▸ Set task:
Which lines hold the word "node"? Copy each one.

▸ Data provided:
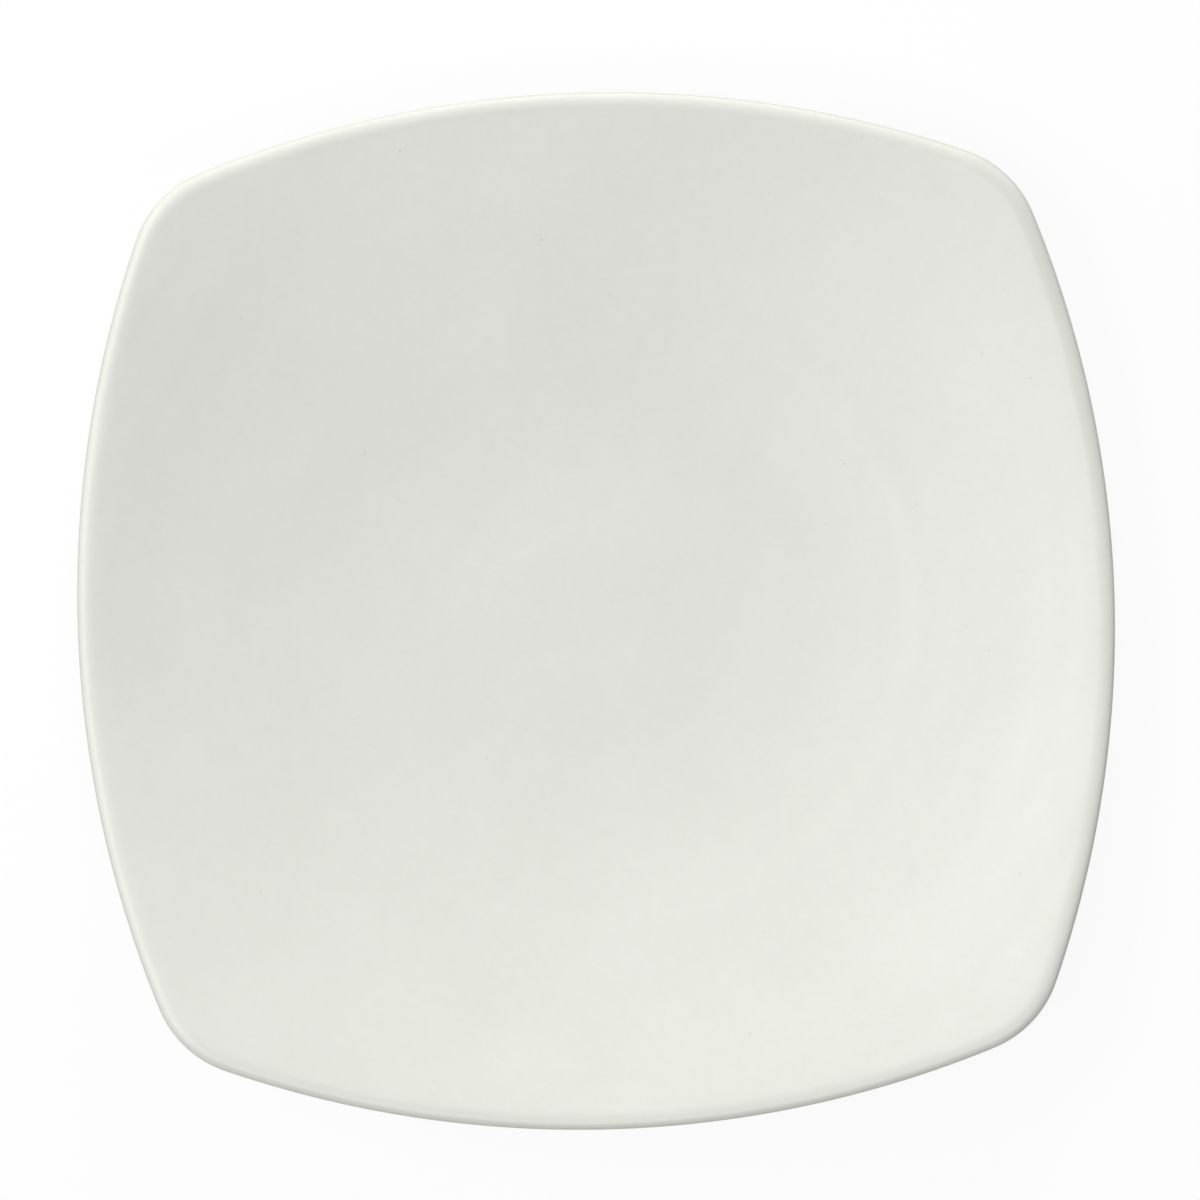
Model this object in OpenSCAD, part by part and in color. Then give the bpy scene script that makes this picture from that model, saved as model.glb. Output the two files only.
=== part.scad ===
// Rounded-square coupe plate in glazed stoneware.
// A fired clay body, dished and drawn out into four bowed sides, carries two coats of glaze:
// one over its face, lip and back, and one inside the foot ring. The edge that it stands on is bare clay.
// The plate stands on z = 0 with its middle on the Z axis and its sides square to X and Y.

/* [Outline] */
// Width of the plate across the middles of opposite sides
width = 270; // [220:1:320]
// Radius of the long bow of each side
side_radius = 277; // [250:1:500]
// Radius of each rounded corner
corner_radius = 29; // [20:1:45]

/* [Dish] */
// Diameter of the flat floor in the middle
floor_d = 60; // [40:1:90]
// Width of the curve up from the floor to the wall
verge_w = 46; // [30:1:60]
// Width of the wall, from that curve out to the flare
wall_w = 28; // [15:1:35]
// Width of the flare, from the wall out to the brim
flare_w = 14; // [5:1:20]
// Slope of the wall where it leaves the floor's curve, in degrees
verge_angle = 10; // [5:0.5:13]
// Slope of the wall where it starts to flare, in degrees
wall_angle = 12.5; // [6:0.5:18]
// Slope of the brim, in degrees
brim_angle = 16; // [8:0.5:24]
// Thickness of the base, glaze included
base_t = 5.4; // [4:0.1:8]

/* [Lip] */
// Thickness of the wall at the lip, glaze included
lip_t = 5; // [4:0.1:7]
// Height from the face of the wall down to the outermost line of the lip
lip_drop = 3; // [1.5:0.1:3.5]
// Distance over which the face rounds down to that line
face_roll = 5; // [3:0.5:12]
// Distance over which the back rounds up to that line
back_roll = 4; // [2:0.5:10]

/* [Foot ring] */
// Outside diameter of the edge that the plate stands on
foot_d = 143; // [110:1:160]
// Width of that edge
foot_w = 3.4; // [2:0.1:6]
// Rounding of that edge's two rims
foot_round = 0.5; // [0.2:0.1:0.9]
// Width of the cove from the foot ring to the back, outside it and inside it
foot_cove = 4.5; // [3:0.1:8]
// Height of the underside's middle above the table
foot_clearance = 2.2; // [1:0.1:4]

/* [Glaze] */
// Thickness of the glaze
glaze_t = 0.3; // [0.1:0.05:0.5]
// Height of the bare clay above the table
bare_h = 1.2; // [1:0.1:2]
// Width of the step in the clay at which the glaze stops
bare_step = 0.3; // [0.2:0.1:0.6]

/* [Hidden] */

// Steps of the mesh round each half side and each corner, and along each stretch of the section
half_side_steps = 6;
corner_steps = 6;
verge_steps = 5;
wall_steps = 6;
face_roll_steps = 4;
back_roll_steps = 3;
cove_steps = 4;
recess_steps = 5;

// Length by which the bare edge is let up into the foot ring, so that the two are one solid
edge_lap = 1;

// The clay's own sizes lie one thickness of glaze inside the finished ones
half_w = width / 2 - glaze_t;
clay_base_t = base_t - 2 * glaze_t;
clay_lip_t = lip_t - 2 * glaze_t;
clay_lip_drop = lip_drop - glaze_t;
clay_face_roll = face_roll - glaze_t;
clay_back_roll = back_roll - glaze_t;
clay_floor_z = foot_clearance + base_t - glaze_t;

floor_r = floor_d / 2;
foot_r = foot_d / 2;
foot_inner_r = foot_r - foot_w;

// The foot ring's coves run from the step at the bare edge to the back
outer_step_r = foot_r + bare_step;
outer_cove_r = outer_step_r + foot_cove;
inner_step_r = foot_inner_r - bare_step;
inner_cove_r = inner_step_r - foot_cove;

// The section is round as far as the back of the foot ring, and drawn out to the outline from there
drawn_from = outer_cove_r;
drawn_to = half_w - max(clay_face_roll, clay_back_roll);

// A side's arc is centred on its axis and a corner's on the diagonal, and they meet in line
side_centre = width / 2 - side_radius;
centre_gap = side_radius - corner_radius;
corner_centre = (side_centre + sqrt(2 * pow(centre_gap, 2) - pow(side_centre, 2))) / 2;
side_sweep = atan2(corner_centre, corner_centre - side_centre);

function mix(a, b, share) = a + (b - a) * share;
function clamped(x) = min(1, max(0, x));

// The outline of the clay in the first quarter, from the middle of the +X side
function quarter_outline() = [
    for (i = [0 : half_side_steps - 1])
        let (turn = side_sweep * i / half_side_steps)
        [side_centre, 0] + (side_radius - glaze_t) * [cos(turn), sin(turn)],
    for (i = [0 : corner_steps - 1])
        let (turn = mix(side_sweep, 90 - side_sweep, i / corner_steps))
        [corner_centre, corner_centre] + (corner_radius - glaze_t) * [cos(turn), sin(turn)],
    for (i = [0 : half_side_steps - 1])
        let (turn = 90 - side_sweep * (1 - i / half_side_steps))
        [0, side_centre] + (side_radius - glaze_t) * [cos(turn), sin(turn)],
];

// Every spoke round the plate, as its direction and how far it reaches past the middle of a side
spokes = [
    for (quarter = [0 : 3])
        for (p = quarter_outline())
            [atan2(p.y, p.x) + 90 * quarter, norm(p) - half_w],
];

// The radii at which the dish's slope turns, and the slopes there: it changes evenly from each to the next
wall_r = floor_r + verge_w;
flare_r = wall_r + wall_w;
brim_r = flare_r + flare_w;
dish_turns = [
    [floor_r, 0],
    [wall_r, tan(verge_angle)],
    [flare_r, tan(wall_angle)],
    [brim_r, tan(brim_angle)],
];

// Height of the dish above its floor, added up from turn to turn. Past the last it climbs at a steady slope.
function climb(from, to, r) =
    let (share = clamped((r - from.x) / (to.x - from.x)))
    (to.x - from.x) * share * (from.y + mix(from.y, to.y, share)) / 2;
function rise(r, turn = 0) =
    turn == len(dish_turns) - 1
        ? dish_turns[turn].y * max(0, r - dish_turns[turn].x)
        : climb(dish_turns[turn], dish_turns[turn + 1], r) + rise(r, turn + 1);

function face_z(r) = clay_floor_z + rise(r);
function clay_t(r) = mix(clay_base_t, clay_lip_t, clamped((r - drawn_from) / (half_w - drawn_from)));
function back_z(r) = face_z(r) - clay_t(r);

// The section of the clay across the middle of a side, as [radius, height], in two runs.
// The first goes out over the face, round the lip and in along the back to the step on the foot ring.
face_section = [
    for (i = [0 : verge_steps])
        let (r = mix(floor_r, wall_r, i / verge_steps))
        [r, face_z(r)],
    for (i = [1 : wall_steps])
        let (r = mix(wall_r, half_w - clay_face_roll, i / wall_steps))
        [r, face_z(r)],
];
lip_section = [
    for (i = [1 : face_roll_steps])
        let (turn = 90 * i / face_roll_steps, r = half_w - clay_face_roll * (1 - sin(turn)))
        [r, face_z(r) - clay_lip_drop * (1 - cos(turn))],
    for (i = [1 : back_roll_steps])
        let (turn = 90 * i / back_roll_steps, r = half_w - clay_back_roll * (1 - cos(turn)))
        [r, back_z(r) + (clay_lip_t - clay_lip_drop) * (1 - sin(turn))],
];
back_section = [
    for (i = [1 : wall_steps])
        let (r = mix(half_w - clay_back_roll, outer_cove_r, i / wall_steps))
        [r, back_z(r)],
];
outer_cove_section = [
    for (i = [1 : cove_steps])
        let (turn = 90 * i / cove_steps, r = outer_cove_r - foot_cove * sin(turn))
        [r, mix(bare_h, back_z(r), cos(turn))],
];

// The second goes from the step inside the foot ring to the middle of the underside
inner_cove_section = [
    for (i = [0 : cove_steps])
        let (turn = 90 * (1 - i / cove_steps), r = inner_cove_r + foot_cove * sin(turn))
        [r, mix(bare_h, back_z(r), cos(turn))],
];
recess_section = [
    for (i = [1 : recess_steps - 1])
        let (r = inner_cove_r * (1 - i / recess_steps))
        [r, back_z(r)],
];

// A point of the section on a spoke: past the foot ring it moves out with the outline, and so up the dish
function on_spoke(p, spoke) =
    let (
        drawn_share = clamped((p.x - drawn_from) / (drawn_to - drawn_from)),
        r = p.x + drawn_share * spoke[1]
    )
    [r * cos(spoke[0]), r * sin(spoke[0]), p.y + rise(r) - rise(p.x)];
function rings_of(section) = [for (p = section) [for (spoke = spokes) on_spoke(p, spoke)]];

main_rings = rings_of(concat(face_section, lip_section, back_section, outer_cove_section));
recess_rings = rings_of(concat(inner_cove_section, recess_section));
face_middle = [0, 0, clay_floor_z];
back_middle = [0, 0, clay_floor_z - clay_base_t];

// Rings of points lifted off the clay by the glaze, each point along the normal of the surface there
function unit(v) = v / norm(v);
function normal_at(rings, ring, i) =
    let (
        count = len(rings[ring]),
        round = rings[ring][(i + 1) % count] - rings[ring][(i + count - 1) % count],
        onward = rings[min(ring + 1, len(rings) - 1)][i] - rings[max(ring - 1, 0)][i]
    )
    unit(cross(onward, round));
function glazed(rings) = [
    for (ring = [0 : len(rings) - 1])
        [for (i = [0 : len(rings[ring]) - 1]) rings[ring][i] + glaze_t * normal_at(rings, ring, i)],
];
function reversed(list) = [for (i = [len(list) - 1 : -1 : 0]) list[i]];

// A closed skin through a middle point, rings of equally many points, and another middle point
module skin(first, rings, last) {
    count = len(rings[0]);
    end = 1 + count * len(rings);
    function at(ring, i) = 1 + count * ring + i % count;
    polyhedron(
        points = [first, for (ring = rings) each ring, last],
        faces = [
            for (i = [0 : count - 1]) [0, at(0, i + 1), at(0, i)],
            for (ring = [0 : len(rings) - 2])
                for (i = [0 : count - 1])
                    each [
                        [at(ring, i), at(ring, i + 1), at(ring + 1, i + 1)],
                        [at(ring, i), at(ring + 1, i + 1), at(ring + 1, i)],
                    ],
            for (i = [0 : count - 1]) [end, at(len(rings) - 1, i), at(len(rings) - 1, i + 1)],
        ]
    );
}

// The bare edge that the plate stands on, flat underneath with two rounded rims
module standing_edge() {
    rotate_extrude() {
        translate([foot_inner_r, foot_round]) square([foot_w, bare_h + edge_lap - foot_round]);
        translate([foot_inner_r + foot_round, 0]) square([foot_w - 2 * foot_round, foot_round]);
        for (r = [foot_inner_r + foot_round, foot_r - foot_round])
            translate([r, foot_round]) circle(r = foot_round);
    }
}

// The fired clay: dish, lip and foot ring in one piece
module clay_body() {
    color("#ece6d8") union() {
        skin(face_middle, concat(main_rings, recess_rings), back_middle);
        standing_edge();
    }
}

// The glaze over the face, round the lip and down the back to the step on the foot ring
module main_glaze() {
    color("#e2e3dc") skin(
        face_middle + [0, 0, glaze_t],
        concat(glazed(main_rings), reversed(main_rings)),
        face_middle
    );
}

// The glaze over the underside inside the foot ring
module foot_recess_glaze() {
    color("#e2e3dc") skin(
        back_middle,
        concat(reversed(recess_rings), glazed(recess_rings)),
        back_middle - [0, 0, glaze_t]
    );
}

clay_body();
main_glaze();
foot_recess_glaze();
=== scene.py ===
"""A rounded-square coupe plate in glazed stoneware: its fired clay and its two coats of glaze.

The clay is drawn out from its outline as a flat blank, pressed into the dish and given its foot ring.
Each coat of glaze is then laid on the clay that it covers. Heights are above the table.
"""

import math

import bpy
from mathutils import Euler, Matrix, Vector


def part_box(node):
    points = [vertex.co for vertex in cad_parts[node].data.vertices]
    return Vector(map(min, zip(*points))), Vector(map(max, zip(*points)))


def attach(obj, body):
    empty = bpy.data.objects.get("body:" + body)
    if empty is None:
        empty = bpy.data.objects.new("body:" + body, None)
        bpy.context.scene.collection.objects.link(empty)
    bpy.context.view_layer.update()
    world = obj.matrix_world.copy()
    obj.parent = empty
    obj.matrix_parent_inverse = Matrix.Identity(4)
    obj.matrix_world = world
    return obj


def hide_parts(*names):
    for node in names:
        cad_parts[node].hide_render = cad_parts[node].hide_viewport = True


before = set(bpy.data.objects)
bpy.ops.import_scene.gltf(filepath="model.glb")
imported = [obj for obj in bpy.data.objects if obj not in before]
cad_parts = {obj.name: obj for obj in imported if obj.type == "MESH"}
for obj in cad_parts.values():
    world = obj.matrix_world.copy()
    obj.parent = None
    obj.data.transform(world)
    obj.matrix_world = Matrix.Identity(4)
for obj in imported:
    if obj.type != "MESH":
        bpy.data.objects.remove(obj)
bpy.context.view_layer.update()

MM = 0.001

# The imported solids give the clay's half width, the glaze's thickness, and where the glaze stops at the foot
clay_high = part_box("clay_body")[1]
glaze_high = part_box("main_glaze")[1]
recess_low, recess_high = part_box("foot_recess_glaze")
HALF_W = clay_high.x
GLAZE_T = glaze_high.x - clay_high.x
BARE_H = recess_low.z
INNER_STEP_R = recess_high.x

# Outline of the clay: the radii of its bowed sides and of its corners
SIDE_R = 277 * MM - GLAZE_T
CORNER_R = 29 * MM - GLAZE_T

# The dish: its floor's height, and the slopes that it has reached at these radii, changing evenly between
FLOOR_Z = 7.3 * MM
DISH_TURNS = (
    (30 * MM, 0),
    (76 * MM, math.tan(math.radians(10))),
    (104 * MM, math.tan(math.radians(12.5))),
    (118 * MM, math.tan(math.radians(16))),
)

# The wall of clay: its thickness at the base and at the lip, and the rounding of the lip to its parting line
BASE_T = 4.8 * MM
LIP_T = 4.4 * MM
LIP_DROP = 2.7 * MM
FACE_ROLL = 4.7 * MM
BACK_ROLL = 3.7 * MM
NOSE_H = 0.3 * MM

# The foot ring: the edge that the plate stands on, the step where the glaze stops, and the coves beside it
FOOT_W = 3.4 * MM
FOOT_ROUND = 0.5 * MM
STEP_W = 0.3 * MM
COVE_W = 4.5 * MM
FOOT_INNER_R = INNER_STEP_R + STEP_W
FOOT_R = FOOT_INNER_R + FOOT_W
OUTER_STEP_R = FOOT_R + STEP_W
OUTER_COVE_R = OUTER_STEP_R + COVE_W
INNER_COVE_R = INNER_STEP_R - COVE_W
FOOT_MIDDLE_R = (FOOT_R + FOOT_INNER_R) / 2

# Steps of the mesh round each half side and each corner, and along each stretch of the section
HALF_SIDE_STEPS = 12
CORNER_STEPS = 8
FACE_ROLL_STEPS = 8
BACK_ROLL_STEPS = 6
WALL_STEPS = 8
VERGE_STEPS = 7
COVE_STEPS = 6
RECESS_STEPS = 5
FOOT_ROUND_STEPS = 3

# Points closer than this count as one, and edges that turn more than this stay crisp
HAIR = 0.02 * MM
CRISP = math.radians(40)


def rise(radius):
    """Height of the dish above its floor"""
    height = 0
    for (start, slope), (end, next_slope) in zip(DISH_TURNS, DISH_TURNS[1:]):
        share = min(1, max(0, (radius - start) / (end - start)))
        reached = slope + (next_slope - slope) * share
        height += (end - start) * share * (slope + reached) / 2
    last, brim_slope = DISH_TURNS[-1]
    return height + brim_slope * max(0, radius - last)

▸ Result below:
def part_box(node):
    points = [vertex.co for vertex in cad_parts[node].data.vertices]
    for node in names:
        cad_parts[node].hide_render = cad_parts[node].hide_viewport = True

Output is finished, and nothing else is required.